2. The push button according to claim 1, wherein the first movable part is formed to have a width wider than a width of the second movable part.

3. The push button according to claim 1, wherein the first movable part is formed to have a plate thickness thicker than a plate thickness of the second movable part.

4. The push button according to claim 1, wherein a slit is formed between the first movable part and the second movable part.

5. The push button according to claim 4, wherein

the slit is open from a base part side toward the other end side, the base part side being a side close to the base part, and

a curved surface is formed on the base part side.

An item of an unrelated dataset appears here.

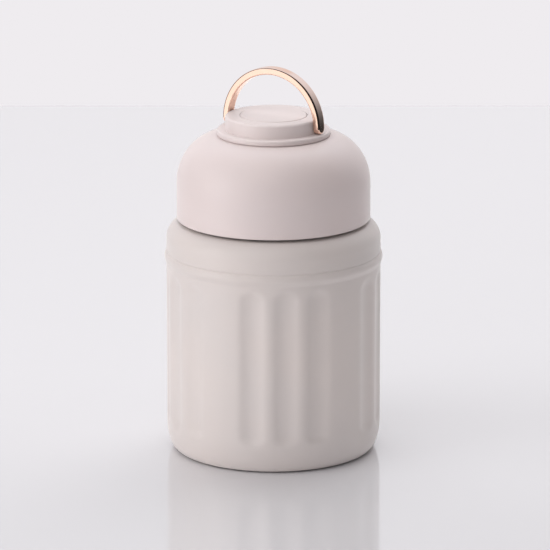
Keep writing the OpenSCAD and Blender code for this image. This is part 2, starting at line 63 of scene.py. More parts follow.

6. The push button according to claim 1, wherein

the operation receiving member has a shaft part that is displaced by pressing, and

by the shaft part contacting the acting portion, the acting portion and the dynamic contact member are displaced, and the movable contact part contacts the fixed contact part.

7. The push button according to claim 1, wherein

the module has a side wall for fixing the base part, and

when the operation receiving member acts on the dynamic contact member, the first movable part and the second movable part of the dynamic contact member are displaced with the base part fixed to the side wall as a base point.

8. The push button according to claim 1, wherein the module does not contact the acting portion at a position corresponding to the acting portion when the acting portion is displaced to a maximum in an acting direction.

9. The push button according to claim 1, wherein the second movable part is located to be shifted from the first movable part in an acting direction of a shaft part.

10. A timepiece comprising the push button according to claim 1.